Parts and joints as JSON:
## BEGIN
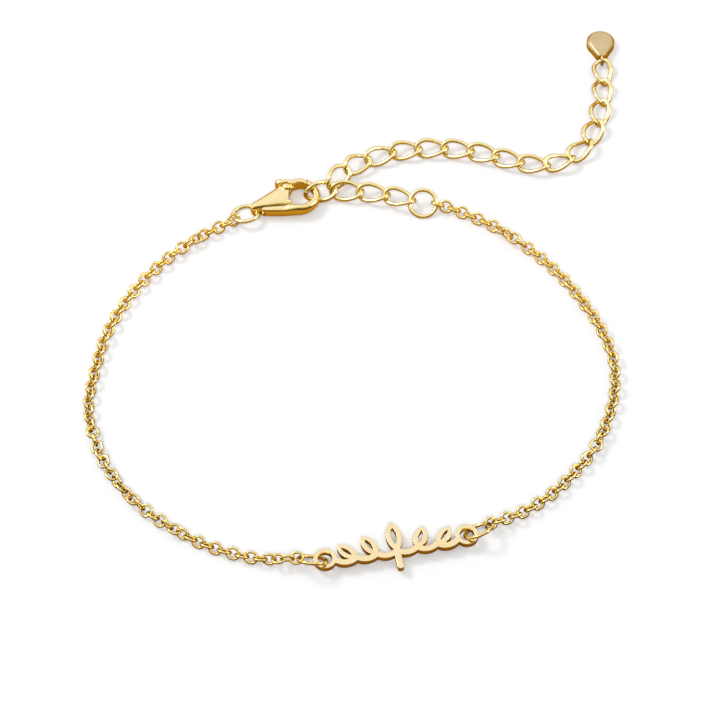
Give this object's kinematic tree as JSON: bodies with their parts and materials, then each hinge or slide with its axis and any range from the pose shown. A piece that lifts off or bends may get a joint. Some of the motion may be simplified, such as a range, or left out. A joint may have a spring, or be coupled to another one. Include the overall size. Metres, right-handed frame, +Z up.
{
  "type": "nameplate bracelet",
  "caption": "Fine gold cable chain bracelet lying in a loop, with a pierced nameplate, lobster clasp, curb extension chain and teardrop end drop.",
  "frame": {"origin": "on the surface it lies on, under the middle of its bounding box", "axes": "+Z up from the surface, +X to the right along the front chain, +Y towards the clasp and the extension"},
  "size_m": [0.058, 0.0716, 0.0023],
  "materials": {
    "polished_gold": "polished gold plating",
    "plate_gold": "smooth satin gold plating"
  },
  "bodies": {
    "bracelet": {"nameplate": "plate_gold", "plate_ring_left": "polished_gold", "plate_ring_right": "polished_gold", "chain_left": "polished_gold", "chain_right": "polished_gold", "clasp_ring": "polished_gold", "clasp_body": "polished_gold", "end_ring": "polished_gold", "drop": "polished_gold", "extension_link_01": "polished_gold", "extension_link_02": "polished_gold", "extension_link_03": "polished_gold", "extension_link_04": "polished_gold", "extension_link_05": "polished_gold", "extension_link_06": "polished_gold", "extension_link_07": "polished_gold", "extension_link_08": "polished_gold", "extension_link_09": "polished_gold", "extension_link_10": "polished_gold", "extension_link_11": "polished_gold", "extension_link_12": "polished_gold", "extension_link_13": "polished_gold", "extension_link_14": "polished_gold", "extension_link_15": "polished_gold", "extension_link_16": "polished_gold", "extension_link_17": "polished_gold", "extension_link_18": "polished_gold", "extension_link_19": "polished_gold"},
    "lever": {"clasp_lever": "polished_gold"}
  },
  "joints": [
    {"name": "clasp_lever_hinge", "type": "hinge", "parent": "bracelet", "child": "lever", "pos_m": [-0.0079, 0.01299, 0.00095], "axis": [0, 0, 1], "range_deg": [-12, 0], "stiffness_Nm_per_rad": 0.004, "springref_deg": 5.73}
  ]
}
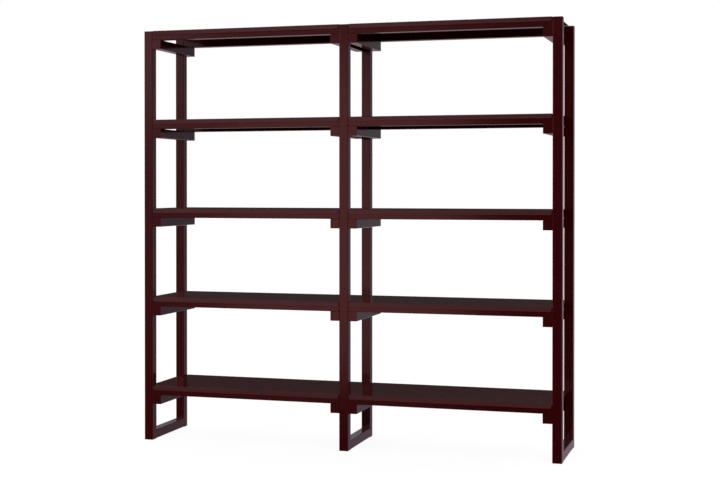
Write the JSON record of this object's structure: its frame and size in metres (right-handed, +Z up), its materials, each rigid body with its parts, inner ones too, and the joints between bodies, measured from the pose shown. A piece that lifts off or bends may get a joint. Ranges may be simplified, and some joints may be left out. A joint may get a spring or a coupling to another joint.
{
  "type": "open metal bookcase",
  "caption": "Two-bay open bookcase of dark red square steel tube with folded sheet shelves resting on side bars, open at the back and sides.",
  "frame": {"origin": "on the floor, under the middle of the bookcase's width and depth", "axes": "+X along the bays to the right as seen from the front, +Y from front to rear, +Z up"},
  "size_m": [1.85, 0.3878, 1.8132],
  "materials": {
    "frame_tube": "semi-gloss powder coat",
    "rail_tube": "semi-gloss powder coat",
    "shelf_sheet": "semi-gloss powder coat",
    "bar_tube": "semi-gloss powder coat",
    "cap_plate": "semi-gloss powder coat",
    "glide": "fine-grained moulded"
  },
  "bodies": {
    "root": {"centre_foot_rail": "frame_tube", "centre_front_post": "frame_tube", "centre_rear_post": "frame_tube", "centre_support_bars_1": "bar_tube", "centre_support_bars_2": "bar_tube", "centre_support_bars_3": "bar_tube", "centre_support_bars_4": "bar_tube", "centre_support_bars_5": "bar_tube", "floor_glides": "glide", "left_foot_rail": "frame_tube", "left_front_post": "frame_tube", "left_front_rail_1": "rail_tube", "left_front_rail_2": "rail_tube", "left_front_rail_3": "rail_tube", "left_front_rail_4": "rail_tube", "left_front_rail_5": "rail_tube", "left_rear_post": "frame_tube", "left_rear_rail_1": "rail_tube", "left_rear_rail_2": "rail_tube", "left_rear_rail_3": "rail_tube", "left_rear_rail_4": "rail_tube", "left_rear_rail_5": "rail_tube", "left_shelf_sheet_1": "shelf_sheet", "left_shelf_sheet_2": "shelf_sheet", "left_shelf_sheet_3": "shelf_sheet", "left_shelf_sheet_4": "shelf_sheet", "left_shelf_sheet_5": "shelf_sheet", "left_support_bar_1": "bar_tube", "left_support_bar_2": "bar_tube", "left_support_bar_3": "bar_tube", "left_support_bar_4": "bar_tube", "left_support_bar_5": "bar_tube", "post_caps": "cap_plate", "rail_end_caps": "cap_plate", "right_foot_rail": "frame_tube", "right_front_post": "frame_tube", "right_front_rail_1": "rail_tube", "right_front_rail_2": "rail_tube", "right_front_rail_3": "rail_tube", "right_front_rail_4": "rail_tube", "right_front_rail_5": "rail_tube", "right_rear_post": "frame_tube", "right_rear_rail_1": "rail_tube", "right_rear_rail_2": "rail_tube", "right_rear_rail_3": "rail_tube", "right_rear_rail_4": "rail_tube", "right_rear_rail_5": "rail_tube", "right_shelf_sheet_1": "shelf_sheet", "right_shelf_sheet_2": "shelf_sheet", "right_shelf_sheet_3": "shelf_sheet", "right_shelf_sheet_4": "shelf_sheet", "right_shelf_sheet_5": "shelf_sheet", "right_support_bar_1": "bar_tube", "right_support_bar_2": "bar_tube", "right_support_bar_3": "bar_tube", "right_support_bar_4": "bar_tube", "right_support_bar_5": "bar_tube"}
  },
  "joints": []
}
## END
Directions: Return the whole listing exactly, with every line included.

Response to the task:
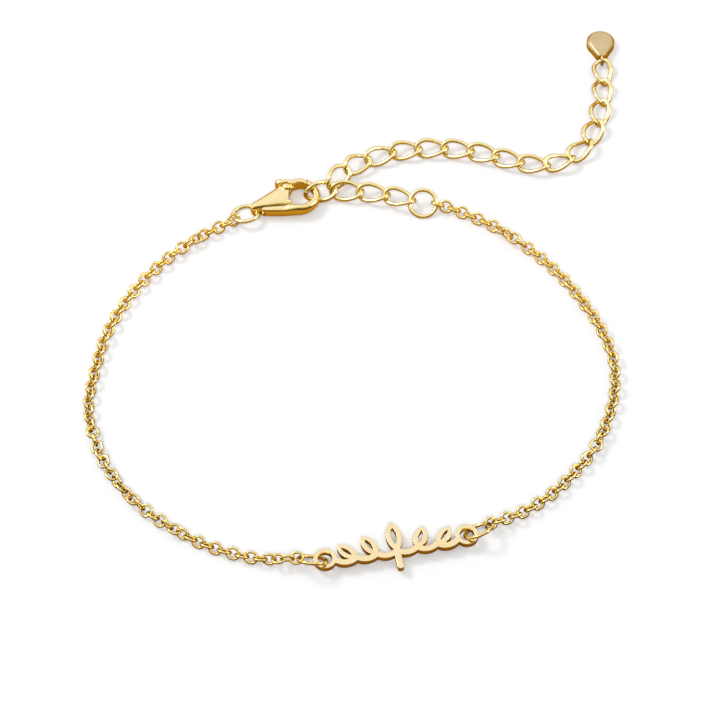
Give this object's kinematic tree as JSON: bodies with their parts and materials, then each hinge or slide with its axis and any range from the pose shown. A piece that lifts off or bends may get a joint. Some of the motion may be simplified, such as a range, or left out. A joint may have a spring, or be coupled to another one. Include the overall size. Metres, right-handed frame, +Z up.
{
  "type": "nameplate bracelet",
  "caption": "Fine gold cable chain bracelet lying in a loop, with a pierced nameplate, lobster clasp, curb extension chain and teardrop end drop.",
  "frame": {"origin": "on the surface it lies on, under the middle of its bounding box", "axes": "+Z up from the surface, +X to the right along the front chain, +Y towards the clasp and the extension"},
  "size_m": [0.058, 0.0716, 0.0023],
  "materials": {
    "polished_gold": "polished gold plating",
    "plate_gold": "smooth satin gold plating"
  },
  "bodies": {
    "bracelet": {"nameplate": "plate_gold", "plate_ring_left": "polished_gold", "plate_ring_right": "polished_gold", "chain_left": "polished_gold", "chain_right": "polished_gold", "clasp_ring": "polished_gold", "clasp_body": "polished_gold", "end_ring": "polished_gold", "drop": "polished_gold", "extension_link_01": "polished_gold", "extension_link_02": "polished_gold", "extension_link_03": "polished_gold", "extension_link_04": "polished_gold", "extension_link_05": "polished_gold", "extension_link_06": "polished_gold", "extension_link_07": "polished_gold", "extension_link_08": "polished_gold", "extension_link_09": "polished_gold", "extension_link_10": "polished_gold", "extension_link_11": "polished_gold", "extension_link_12": "polished_gold", "extension_link_13": "polished_gold", "extension_link_14": "polished_gold", "extension_link_15": "polished_gold", "extension_link_16": "polished_gold", "extension_link_17": "polished_gold", "extension_link_18": "polished_gold", "extension_link_19": "polished_gold"},
    "lever": {"clasp_lever": "polished_gold"}
  },
  "joints": [
    {"name": "clasp_lever_hinge", "type": "hinge", "parent": "bracelet", "child": "lever", "pos_m": [-0.0079, 0.01299, 0.00095], "axis": [0, 0, 1], "range_deg": [-12, 0], "stiffness_Nm_per_rad": 0.004, "springref_deg": 5.73}
  ]
}
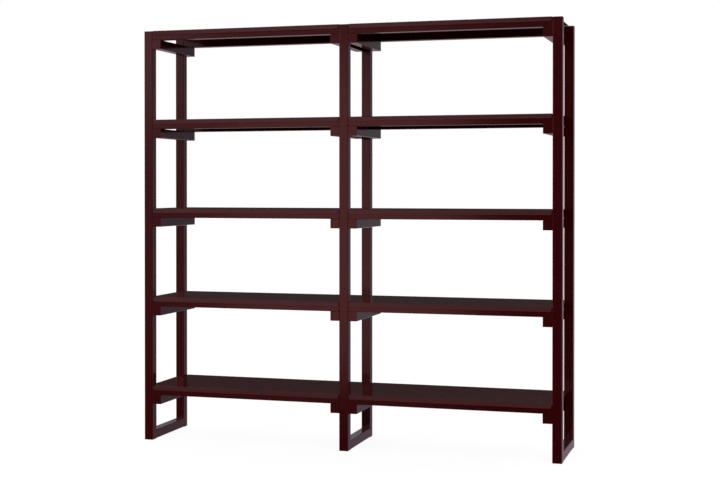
Write the JSON record of this object's structure: its frame and size in metres (right-handed, +Z up), its materials, each rigid body with its parts, inner ones too, and the joints between bodies, measured from the pose shown. A piece that lifts off or bends may get a joint. Ranges may be simplified, and some joints may be left out. A joint may get a spring or a coupling to another joint.
{
  "type": "open metal bookcase",
  "caption": "Two-bay open bookcase of dark red square steel tube with folded sheet shelves resting on side bars, open at the back and sides.",
  "frame": {"origin": "on the floor, under the middle of the bookcase's width and depth", "axes": "+X along the bays to the right as seen from the front, +Y from front to rear, +Z up"},
  "size_m": [1.85, 0.3878, 1.8132],
  "materials": {
    "frame_tube": "semi-gloss powder coat",
    "rail_tube": "semi-gloss powder coat",
    "shelf_sheet": "semi-gloss powder coat",
    "bar_tube": "semi-gloss powder coat",
    "cap_plate": "semi-gloss powder coat",
    "glide": "fine-grained moulded"
  },
  "bodies": {
    "root": {"centre_foot_rail": "frame_tube", "centre_front_post": "frame_tube", "centre_rear_post": "frame_tube", "centre_support_bars_1": "bar_tube", "centre_support_bars_2": "bar_tube", "centre_support_bars_3": "bar_tube", "centre_support_bars_4": "bar_tube", "centre_support_bars_5": "bar_tube", "floor_glides": "glide", "left_foot_rail": "frame_tube", "left_front_post": "frame_tube", "left_front_rail_1": "rail_tube", "left_front_rail_2": "rail_tube", "left_front_rail_3": "rail_tube", "left_front_rail_4": "rail_tube", "left_front_rail_5": "rail_tube", "left_rear_post": "frame_tube", "left_rear_rail_1": "rail_tube", "left_rear_rail_2": "rail_tube", "left_rear_rail_3": "rail_tube", "left_rear_rail_4": "rail_tube", "left_rear_rail_5": "rail_tube", "left_shelf_sheet_1": "shelf_sheet", "left_shelf_sheet_2": "shelf_sheet", "left_shelf_sheet_3": "shelf_sheet", "left_shelf_sheet_4": "shelf_sheet", "left_shelf_sheet_5": "shelf_sheet", "left_support_bar_1": "bar_tube", "left_support_bar_2": "bar_tube", "left_support_bar_3": "bar_tube", "left_support_bar_4": "bar_tube", "left_support_bar_5": "bar_tube", "post_caps": "cap_plate", "rail_end_caps": "cap_plate", "right_foot_rail": "frame_tube", "right_front_post": "frame_tube", "right_front_rail_1": "rail_tube", "right_front_rail_2": "rail_tube", "right_front_rail_3": "rail_tube", "right_front_rail_4": "rail_tube", "right_front_rail_5": "rail_tube", "right_rear_post": "frame_tube", "right_rear_rail_1": "rail_tube", "right_rear_rail_2": "rail_tube", "right_rear_rail_3": "rail_tube", "right_rear_rail_4": "rail_tube", "right_rear_rail_5": "rail_tube", "right_shelf_sheet_1": "shelf_sheet", "right_shelf_sheet_2": "shelf_sheet", "right_shelf_sheet_3": "shelf_sheet", "right_shelf_sheet_4": "shelf_sheet", "right_shelf_sheet_5": "shelf_sheet", "right_support_bar_1": "bar_tube", "right_support_bar_2": "bar_tube", "right_support_bar_3": "bar_tube", "right_support_bar_4": "bar_tube", "right_support_bar_5": "bar_tube"}
  },
  "joints": []
}